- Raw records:
____

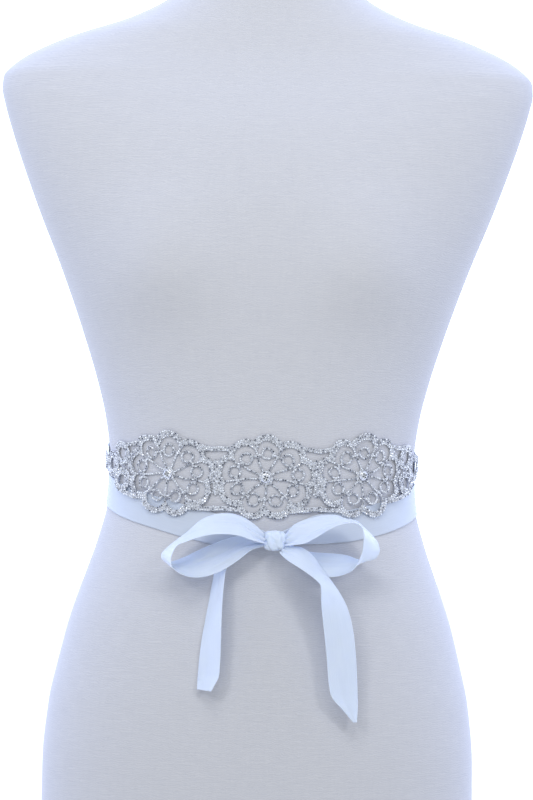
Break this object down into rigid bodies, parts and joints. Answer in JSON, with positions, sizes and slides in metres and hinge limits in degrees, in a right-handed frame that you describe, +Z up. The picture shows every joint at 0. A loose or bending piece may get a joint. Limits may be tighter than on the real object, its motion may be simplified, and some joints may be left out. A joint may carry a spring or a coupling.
{
  "type": "rhinestone belt on a dress form",
  "caption": "Bridal belt of silver rhinestone lace with a white satin ribbon tied in a front bow, worn by a limbless dress form in white jersey.",
  "frame": {"origin": "middle of the dress form's flat base, on the floor", "axes": "+Z up to the neck, -Y to the front where the bow is tied, +X to the picture's right"},
  "size_m": [0.4234, 0.2526, 0.742],
  "materials": {
    "jersey": "matte",
    "satin_ribbon": "satin",
    "rhinestone_lace": "polished",
    "cut_crystal": "polished"
  },
  "bodies": {
    "root": {"dress_form": "jersey", "rhinestone_applique": "rhinestone_lace", "crystal_left": "cut_crystal", "crystal_centre": "cut_crystal", "crystal_right": "cut_crystal", "ribbon_over": "satin_ribbon", "ribbon_under": "satin_ribbon", "bow_loop_left": "satin_ribbon", "bow_loop_right": "satin_ribbon", "bow_tail_left": "satin_ribbon", "bow_tail_right": "satin_ribbon", "bow_knot": "satin_ribbon"}
  },
  "joints": []
}
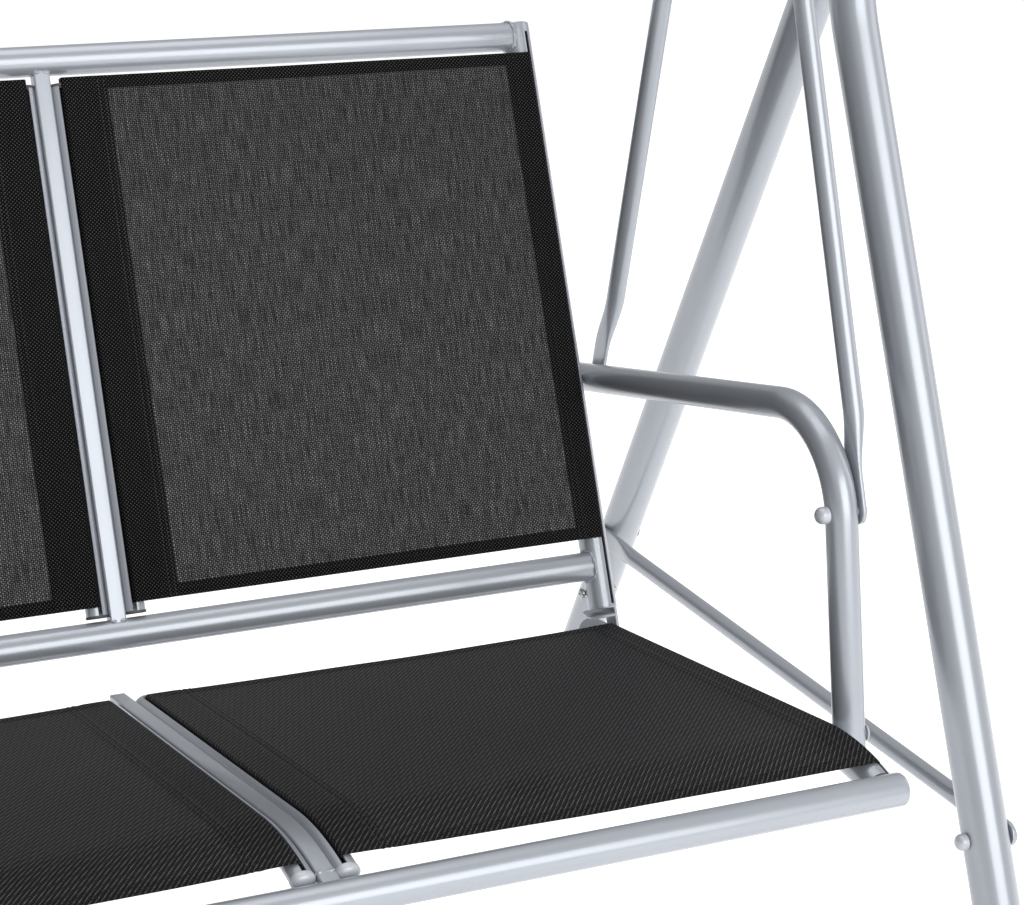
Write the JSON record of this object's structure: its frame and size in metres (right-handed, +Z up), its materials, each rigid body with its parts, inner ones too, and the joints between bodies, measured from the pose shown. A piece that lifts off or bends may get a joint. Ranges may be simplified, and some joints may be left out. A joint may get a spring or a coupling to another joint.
{
  "type": "porch swing",
  "caption": "Free-standing garden swing: slung mesh seat and back on slotted rails, hung by straight bars from a top beam between splayed tubular legs.",
  "frame": {"origin": "centre of the footprint on the ground, under the middle of the top beam", "axes": "+X to the right of a viewer in front, along the top beam; +Y towards the back; +Z up"},
  "size_m": [1.76, 1.1064, 1.444],
  "materials": {
    "frame_paint": "gloss",
    "mesh_fabric": "matte",
    "fastener": "satin",
    "foot_plastic": "matte"
  },
  "bodies": {
    "frame": {"front_beam_bolt_left": "fastener", "front_beam_bolt_right": "fastener", "front_brace_bolt_left": "fastener", "front_brace_bolt_right": "fastener", "front_foot_cap_left": "foot_plastic", "front_foot_cap_right": "foot_plastic", "front_leg_left": "frame_paint", "front_leg_right": "frame_paint", "pivot_bolt_left": "fastener", "pivot_bolt_right": "fastener", "rear_beam_bolt_left": "fastener", "rear_beam_bolt_right": "fastener", "rear_brace_bolt_left": "fastener", "rear_brace_bolt_right": "fastener", "rear_foot_cap_left": "foot_plastic", "rear_foot_cap_right": "foot_plastic", "rear_leg_left": "frame_paint", "rear_leg_right": "frame_paint", "side_brace_left": "frame_paint", "side_brace_right": "frame_paint", "top_beam": "frame_paint"},
    "swing": {"armrest_left": "frame_paint", "armrest_right": "frame_paint", "back_inboard_rail_left": "frame_paint", "back_inboard_rail_right": "frame_paint", "back_lower_tube": "frame_paint", "back_outboard_rail_left": "frame_paint", "back_outboard_rail_right": "frame_paint", "back_outer_rail_left": "frame_paint", "back_outer_rail_right": "frame_paint", "back_panel_centre": "mesh_fabric", "back_panel_left": "mesh_fabric", "back_panel_right": "mesh_fabric", "back_strut_left": "frame_paint", "back_strut_right": "frame_paint", "back_top_tube": "frame_paint", "front_hanger_bolt_left": "fastener", "front_hanger_bolt_right": "fastener", "front_hanger_left": "frame_paint", "front_hanger_right": "frame_paint", "post_bolt_left": "fastener", "post_bolt_right": "fastener", "rear_hanger_bolt_left": "fastener", "rear_hanger_bolt_right": "fastener", "rear_hanger_left": "frame_paint", "rear_hanger_right": "frame_paint", "seat_front_tube": "frame_paint", "seat_inboard_rail_left": "frame_paint", "seat_inboard_rail_right": "frame_paint", "seat_outboard_rail_left": "frame_paint", "seat_outboard_rail_right": "frame_paint", "seat_outer_rail_left": "frame_paint", "seat_outer_rail_right": "frame_paint", "seat_panel_centre": "mesh_fabric", "seat_panel_left": "mesh_fabric", "seat_panel_right": "mesh_fabric", "seat_rear_tube": "frame_paint", "seat_strut_left": "frame_paint", "seat_strut_right": "frame_paint"}
  },
  "joints": [
    {"name": "swing", "type": "hinge", "parent": "frame", "child": "swing", "pos_m": [0, 0, 1.385], "axis": [1, 0, 0], "range_deg": [-20, 20]}
  ]
}
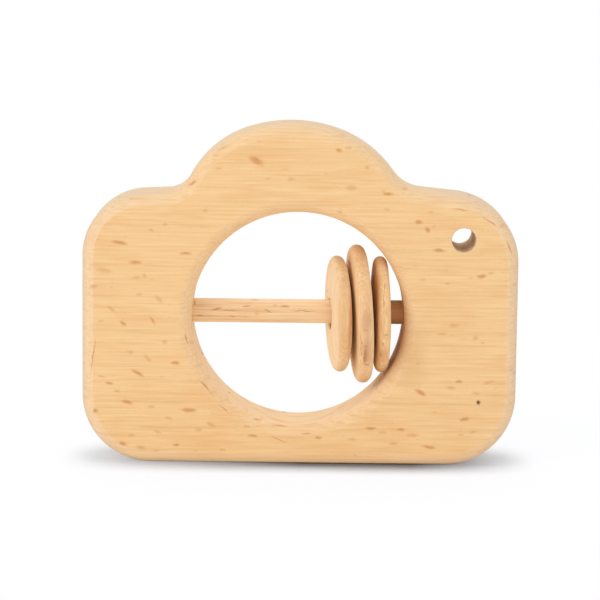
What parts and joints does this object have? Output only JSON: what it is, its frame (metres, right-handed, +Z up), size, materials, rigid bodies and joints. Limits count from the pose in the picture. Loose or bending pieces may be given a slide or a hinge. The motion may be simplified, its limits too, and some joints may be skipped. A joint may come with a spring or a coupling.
{
  "type": "wooden camera rattle",
  "caption": "Wooden baby rattle in the outline of a camera, with a round window crossed by a dowel on which loose turned rings slide.",
  "frame": {"origin": "on the surface the board stands on, under the middle of the object", "axes": "+X along the width, to the right seen from the front; -Y out of the front face; +Z up towards the hump"},
  "size_m": [0.1084, 0.0346, 0.0852],
  "materials": {
    "beech_board": "sanded beech, lightly oiled, pale with short brown flecks along the grain",
    "beech_dowel": "sanded beech dowel, streaks along its length",
    "beech_rings": "turned and sanded beech, fine upright streaks"
  },
  "bodies": {
    "board": {"camera_body": "beech_board", "axle_dowel": "beech_dowel"},
    "right_ring": {"ring_right": "beech_rings"},
    "middle_ring": {"ring_middle": "beech_rings"},
    "left_ring": {"ring_left": "beech_rings"}
  },
  "joints": [
    {"name": "right_ring_slide", "type": "slide", "parent": "board", "child": "right_ring", "axis": [1, 0, 0], "range_m": [-0.01, 0]},
    {"name": "middle_ring_slide", "type": "slide", "parent": "right_ring", "child": "middle_ring", "axis": [1, 0, 0], "range_m": [-0.01, 0]},
    {"name": "left_ring_slide", "type": "slide", "parent": "middle_ring", "child": "left_ring", "axis": [1, 0, 0], "range_m": [-0.01, 0]}
  ]
}
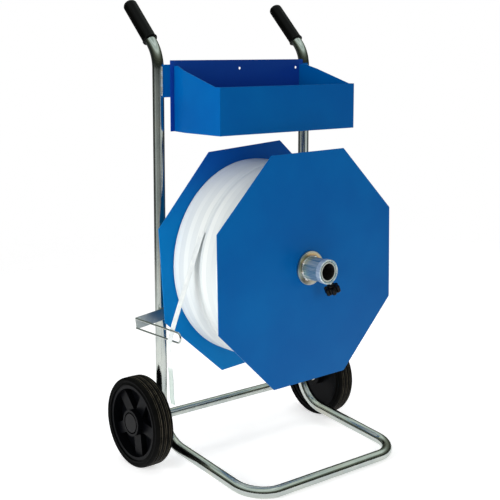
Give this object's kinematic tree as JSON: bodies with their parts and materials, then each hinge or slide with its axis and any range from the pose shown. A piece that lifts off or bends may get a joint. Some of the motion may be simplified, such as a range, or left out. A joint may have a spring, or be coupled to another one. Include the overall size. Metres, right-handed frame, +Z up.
{
  "type": "mobile strap dispenser",
  "caption": "Two-wheeled cart of bent tube with a reel of plastic strap between octagonal plates, a strap guide and a tool tray.",
  "frame": {"origin": "on the floor, in the middle of the footprint, which runs from the front bar to the tips of the grips", "axes": "+Z up, -Y towards the front bar and the front plate, +X along the wheel axle to the right as seen from the front"},
  "size_m": [0.594, 0.4546, 1.0211],
  "materials": {
    "zinc": "bright zinc-plated steel, smooth, with long soft reflections",
    "blue_paint": "satin-gloss blue powder coat with a very fine orange-peel texture",
    "tyre_rubber": "black rubber with tread ribs, dull, browner on the rib edges",
    "black_plastic": "moulded black plastic, fine-grained",
    "black_steel": "pressed steel cap, black",
    "grip_vinyl": "soft black vinyl, satin, with faint lengthwise ribs",
    "bush_plastic": "natural nylon",
    "cardboard": "wound brown board",
    "white_strap": "white polypropylene strap, satin, faintly ribbed along its length"
  },
  "bodies": {
    "cart": {"frame_tube": "zinc", "axle_cross_tube": "zinc", "axle_rod": "zinc", "wheel_spacers": "zinc", "axle_washers": "zinc", "axle_caps": "black_steel", "grip_left": "grip_vinyl", "grip_right": "grip_vinyl", "tray_back_panel": "blue_paint", "tray_box": "blue_paint", "tray_bracket_left": "blue_paint", "tray_bracket_right": "blue_paint", "tray_weld_beads": "blue_paint", "tray_stud_nuts": "zinc", "reel_cross_bar": "zinc", "spindle_mount": "zinc", "spindle_mount_bolts": "zinc", "stub_axle": "zinc", "spindle_spacer": "zinc", "end_washer": "zinc", "end_bolt": "zinc", "guide_bar": "zinc", "guide_wire": "zinc", "strap_tail": "white_strap"},
    "wheel_left": {"tyre_left": "tyre_rubber", "rim_left": "black_plastic", "wheel_bearing_left": "bush_plastic"},
    "wheel_right": {"tyre_right": "tyre_rubber", "rim_right": "black_plastic", "wheel_bearing_right": "bush_plastic"},
    "reel": {"spindle_tube": "zinc", "rear_bush": "bush_plastic", "front_bush": "bush_plastic", "back_plate": "blue_paint", "back_flange": "zinc", "back_weld_bead": "zinc", "back_flange_bolts": "zinc", "core_arms": "zinc", "core_arm_bolts": "zinc", "cardboard_core": "cardboard", "strap_coil": "white_strap"},
    "front_plate": {"front_plate": "blue_paint", "front_flange": "zinc", "hub_sleeve": "zinc", "hub_weld_bead": "zinc", "front_flange_studs": "zinc", "clamp_collar": "zinc"},
    "clamp_stud": {"clamp_stud": "zinc"},
    "star_knob": {"star_knob": "black_plastic"}
  },
  "joints": [
    {"name": "wheel_left_spin", "type": "hinge", "parent": "cart", "child": "wheel_left", "pos_m": [-0.2725, 0.11119, 0.1], "axis": [1, 0, 0], "continuous": true},
    {"name": "wheel_right_spin", "type": "hinge", "parent": "cart", "child": "wheel_right", "pos_m": [0.2725, 0.11119, 0.1], "axis": [1, 0, 0], "continuous": true},
    {"name": "reel_spin", "type": "hinge", "parent": "cart", "child": "reel", "pos_m": [0, -0.04281, 0.449], "axis": [0, -1, 0], "continuous": true},
    {"name": "front_plate_slide", "type": "slide", "parent": "reel", "child": "front_plate", "axis": [0, -1, 0], "range_m": [0, 0.05]},
    {"name": "clamp_stud_travel", "type": "slide", "parent": "front_plate", "child": "clamp_stud", "axis": [0.3827, 0, -0.9239], "range_m": [0, 0.00376]},
    {"name": "star_knob_turn", "type": "hinge", "parent": "clamp_stud", "child": "star_knob", "pos_m": [0.01569, -0.19431, 0.41112], "axis": [0.3827, 0, -0.9239], "range_deg": [0, 1080]}
  ],
  "couplings": [
    {"joint": "clamp_stud_travel", "follows": "star_knob_turn", "m_per_rad": 0.00019894}
  ]
}
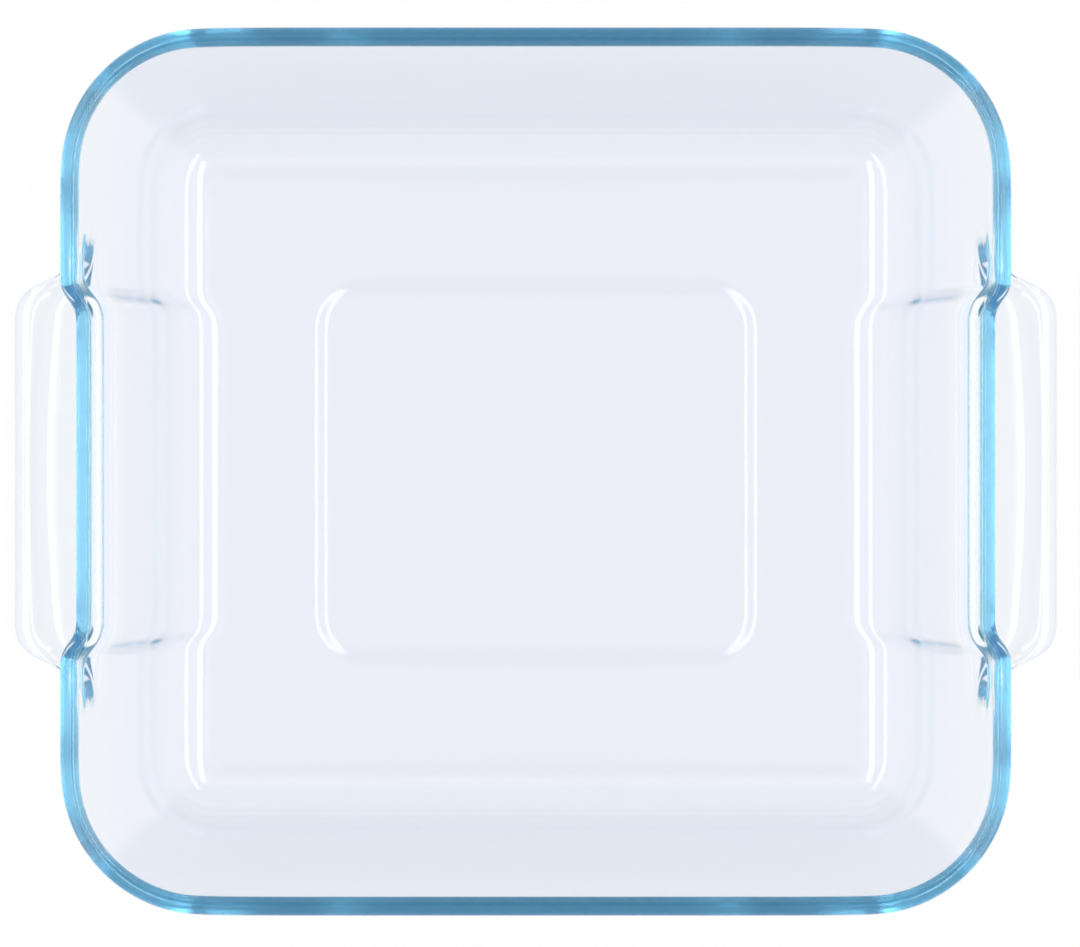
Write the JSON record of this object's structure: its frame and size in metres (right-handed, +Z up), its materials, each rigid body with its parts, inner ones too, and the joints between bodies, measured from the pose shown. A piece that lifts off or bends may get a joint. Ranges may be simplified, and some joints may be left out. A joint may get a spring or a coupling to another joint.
{
  "type": "glass baking dish",
  "caption": "Square clear glass oven dish with rounded corners, sloping walls, an aqua rolled rim and moulded side grips.",
  "frame": {"origin": "centre of the table plane under the dish, on its upright axis", "axes": "+Z up, +X towards the right grip, +Y towards the back, so that the grips lie on +X and -X"},
  "size_m": [0.2858, 0.2406, 0.058],
  "materials": {
    "bowl_glass": "clear pressed glass, smooth and glossy",
    "rim_glass": "clear pressed glass, aqua where it is seen along its length",
    "grip_glass": "clear pressed glass, smooth and glossy"
  },
  "bodies": {
    "root": {"bowl": "bowl_glass", "rim": "rim_glass", "left_handle": "grip_glass", "right_handle": "grip_glass"}
  },
  "joints": []
}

____

- Your instructions:
Take every line from the data that contains the word "picture".

- Written solution:
Break this object down into rigid bodies, parts and joints. Answer in JSON, with positions, sizes and slides in metres and hinge limits in degrees, in a right-handed frame that you describe, +Z up. The picture shows every joint at 0. A loose or bending piece may get a joint. Limits may be tighter than on the real object, its motion may be simplified, and some joints may be left out. A joint may carry a spring or a coupling.
  "frame": {"origin": "middle of the dress form's flat base, on the floor", "axes": "+Z up to the neck, -Y to the front where the bow is tied, +X to the picture's right"},
What parts and joints does this object have? Output only JSON: what it is, its frame (metres, right-handed, +Z up), size, materials, rigid bodies and joints. Limits count from the pose in the picture. Loose or bending pieces may be given a slide or a hinge. The motion may be simplified, its limits too, and some joints may be skipped. A joint may come with a spring or a coupling.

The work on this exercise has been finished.